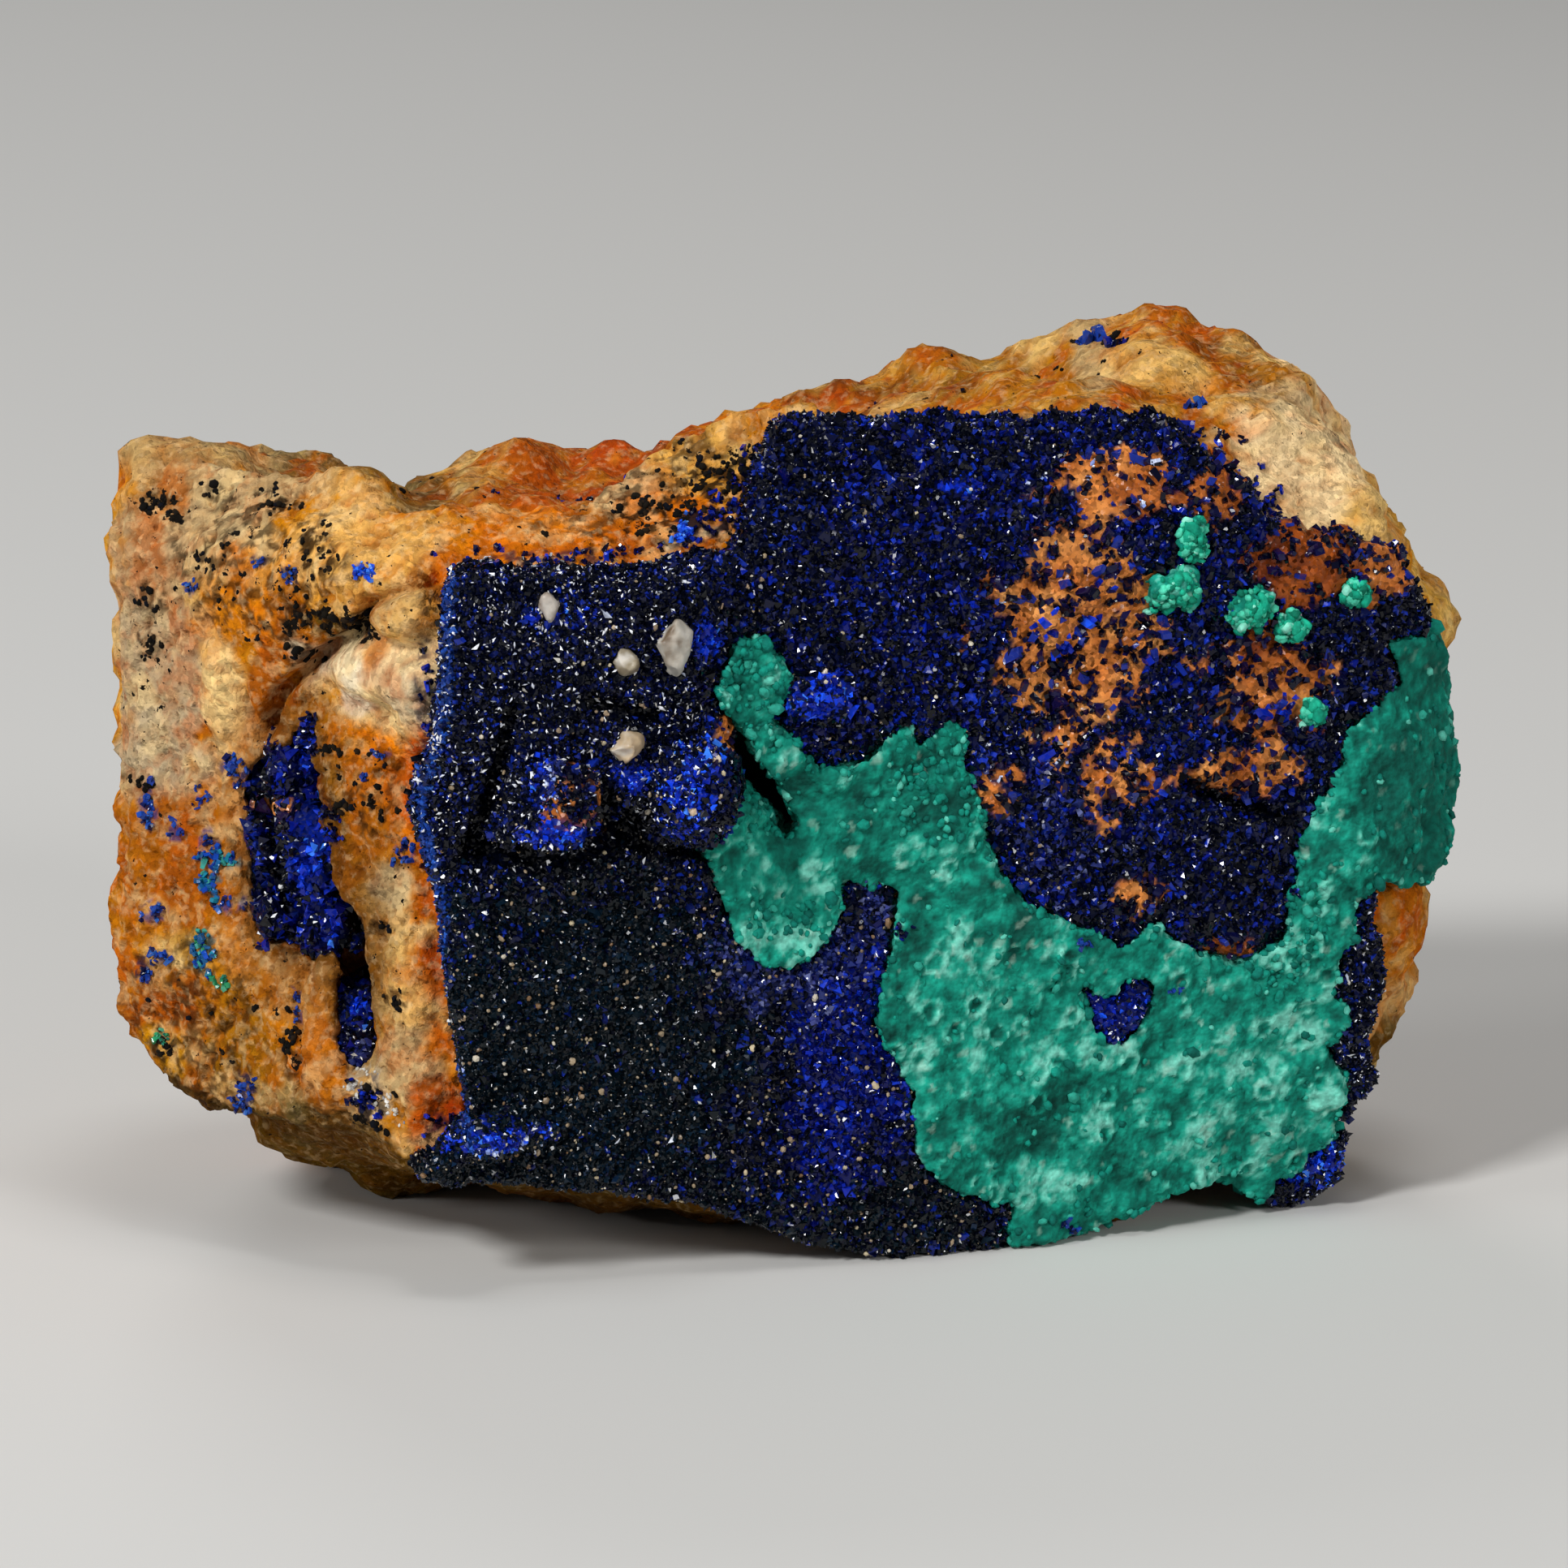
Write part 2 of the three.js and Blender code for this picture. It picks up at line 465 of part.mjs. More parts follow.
function addPiece(name, solid, finish) {
  const { numProp, numVert, vertProperties, triVerts } = solid.getMesh();
  const corners = new Float32Array(numVert * 3);
  for (let i = 0; i < numVert; i++) {
    corners.set(vertProperties.subarray(i * numProp, i * numProp + 3), i * 3);
  }
  const geometry = new THREE.BufferGeometry();
  geometry.setAttribute("position", new THREE.BufferAttribute(corners, 3));
  geometry.setIndex(new THREE.BufferAttribute(triVerts, 1));
  geometry.computeVertexNormals();
  const mesh = new THREE.Mesh(geometry, new THREE.MeshStandardMaterial(FINISHES[finish]));
  mesh.name = name;
  specimen.add(mesh);
}

const hollows = hollow(CLEFT_OUTLINE, CLEFT_DEPTH).add(hollow(VUG_OUTLINE, VUG_DEPTH));
addPiece("sandstone_matrix", makeBlock().subtract(hollows), "sandstone");

const [druse, strip] = makeAzurite();
addPiece("azurite_druse", druse, "azurite");
addPiece("azurite_strip", strip, "azurite");
addPiece("malachite_crust", makeMalachiteCrust(), "malachite");

const [vein, cluster] = makeVein();
addPiece("azurite_vein", vein, "azurite");
addPiece("azurite_cluster", cluster, "azurite");

// A patch of azurite that shows through the malachite, a little below its surface
const windowPlate = layerOnFace((x, z) => malachiteSurface(x, z) - 0.2, () => GAP);
addPiece("azurite_window", windowPlate.intersect(prism(WINDOW_OUTLINE)), "azurite");

// What sits on the azurite keeps clear of it by the same gap
const underGrains = behindFace((x, z) => azuriteSurface(x, z) + GAP);
for (const [name, ...place] of QUARTZ_GRAINS) {
  addPiece(name, makeSeated(...place, underGrains, 0), "quartz");
}
for (const [name, ...place] of MALACHITE_TUFTS) {
  addPiece(name, makeSeated(...place, underGrains, 1), "malachite");
}

export default specimen;
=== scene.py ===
"""The looks of an azurite and malachite specimen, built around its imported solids.

A block of iron-stained sandstone carries a druse of azurite, a lumpy crust of malachite, a cleft with a vein
of azurite crystals, and a few grains of quartz. Lengths in this script are millimetres, and each piece is
turned to metres when it is finished. Places on the front are given as [x, z], as they are seen from there.
"""

import math

import bmesh
import bpy
import numpy as np
from mathutils import Matrix, Vector, noise
from mathutils.bvhtree import BVHTree


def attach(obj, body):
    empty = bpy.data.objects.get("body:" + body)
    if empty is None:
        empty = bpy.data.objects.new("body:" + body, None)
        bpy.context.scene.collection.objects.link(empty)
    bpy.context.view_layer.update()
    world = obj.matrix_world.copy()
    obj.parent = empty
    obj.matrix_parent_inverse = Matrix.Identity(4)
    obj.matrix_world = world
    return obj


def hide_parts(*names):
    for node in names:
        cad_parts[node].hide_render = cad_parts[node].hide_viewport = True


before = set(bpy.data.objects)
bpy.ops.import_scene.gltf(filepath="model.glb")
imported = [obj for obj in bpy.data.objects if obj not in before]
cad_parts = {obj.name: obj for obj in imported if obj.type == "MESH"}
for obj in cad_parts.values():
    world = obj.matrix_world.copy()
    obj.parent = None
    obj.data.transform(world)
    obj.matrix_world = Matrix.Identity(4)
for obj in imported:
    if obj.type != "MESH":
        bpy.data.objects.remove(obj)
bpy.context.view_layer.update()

MM = 0.001

# The photograph's view: straight at the crusted front, a little from above
VIEW_TARGET = Vector((-0.4, 1.1, 19.3))
VIEW_DISTANCE = 300
VIEW_ELEVATION = math.radians(12)
VIEW_WIDTH = 70.9
SENSOR_WIDTH = 36

# The left half of the front: the prow where it meets the right half, and how it runs back from there
PROW = {"x": -16.1, "y": -15.2}
LEFT_SLOPE = 0.62
FAR_LEFT = {"x": -23.4, "y": -11, "slope": 0.85}

# The front reaches back to the first y in full, and ends at the second
FRONT_DEPTH = (-4.5, -3)

# The left and right halves of the druse pass into each other between these x
DRUSE_STEP = (-4.5, -3.5)

# How finely each kind of surface is divided
ROCK_SQUARE = 0.5
DRUSE_SQUARE = 0.28
MALACHITE_SQUARE = 0.16
SMALL_SQUARE = 0.12

# How far the rear of a crust is sunk into what carries it, and the least height of any crystal
SINK = 1.2
CLEAR_OF_GROUND = 0.02


def linear(hex_colour):
    """An sRGB hex colour such as "1a3f9c" as linear red, green and blue."""
    channels = [int(hex_colour[i : i + 2], 16) / 255 for i in (0, 2, 4)]
    return [c / 12.92 if c <= 0.04045 else ((c + 0.055) / 1.055) ** 2.4 for c in channels]


def wave(points, length, octaves=3, shift=0.0):
    """Unevenness at each point, about -1 to 1, in waves `length` mm long with finer ones on them."""
    places = (points / length + shift).tolist()
    return np.array([noise.fractal(place, 1.0, 2.0, octaves) for place in places])


def grains(points, size, shift=0.0):
    """Space filled with grains `size` mm wide. For each point: how far it lies from its grain's middle and
    from the seam to the next grain, both in grain widths, and a number from 0 to 1 of the grain's own."""
    found = [noise.voronoi(place) for place in (points / size + shift).tolist()]
    nearest = np.array([distances[0] for distances, _ in found])
    second = np.array([distances[1] for distances, _ in found])
    middles = np.array([centres[0][:] for _, centres in found])
    own = np.modf(np.abs(np.sin(middles @ (12.99, 78.23, 37.72)) * 4375.5))[0]
    return nearest, second - nearest, own


def smooth(values, low, high):
    """0 up to `low`, 1 from `high` on, and a smooth rise between."""
    share = np.clip((values - low) / (high - low), 0, 1)
    return share * share * (3 - 2 * share)


def ramp(values, stops):
    """Colours for the values, through (value, hex colour) stops."""
    places = [place for place, _ in stops]
    colours = np.array([linear(colour) for _, colour in stops])
    return np.stack([np.interp(values, places, colours[:, i]) for i in range(3)], axis=1)


def tint(colours, hex_colour, weight):
    """Mixes one colour into all the colours, by weight."""
    return colours + (np.array(linear(hex_colour)) - colours) * np.clip(weight, 0, 1)[:, None]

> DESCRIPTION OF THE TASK
Above are the lines; repeat exactly the ones from the line containing "the same gap" down to the line containing "obj.matrix_world = world", both inclusive.

> RESULT OF THE TASK
// What sits on the azurite keeps clear of it by the same gap
const underGrains = behindFace((x, z) => azuriteSurface(x, z) + GAP);
for (const [name, ...place] of QUARTZ_GRAINS) {
  addPiece(name, makeSeated(...place, underGrains, 0), "quartz");
}
for (const [name, ...place] of MALACHITE_TUFTS) {
  addPiece(name, makeSeated(...place, underGrains, 1), "malachite");
}

export default specimen;
=== scene.py ===
"""The looks of an azurite and malachite specimen, built around its imported solids.

A block of iron-stained sandstone carries a druse of azurite, a lumpy crust of malachite, a cleft with a vein
of azurite crystals, and a few grains of quartz. Lengths in this script are millimetres, and each piece is
turned to metres when it is finished. Places on the front are given as [x, z], as they are seen from there.
"""

import math

import bmesh
import bpy
import numpy as np
from mathutils import Matrix, Vector, noise
from mathutils.bvhtree import BVHTree


def attach(obj, body):
    empty = bpy.data.objects.get("body:" + body)
    if empty is None:
        empty = bpy.data.objects.new("body:" + body, None)
        bpy.context.scene.collection.objects.link(empty)
    bpy.context.view_layer.update()
    world = obj.matrix_world.copy()
    obj.parent = empty
    obj.matrix_parent_inverse = Matrix.Identity(4)
    obj.matrix_world = world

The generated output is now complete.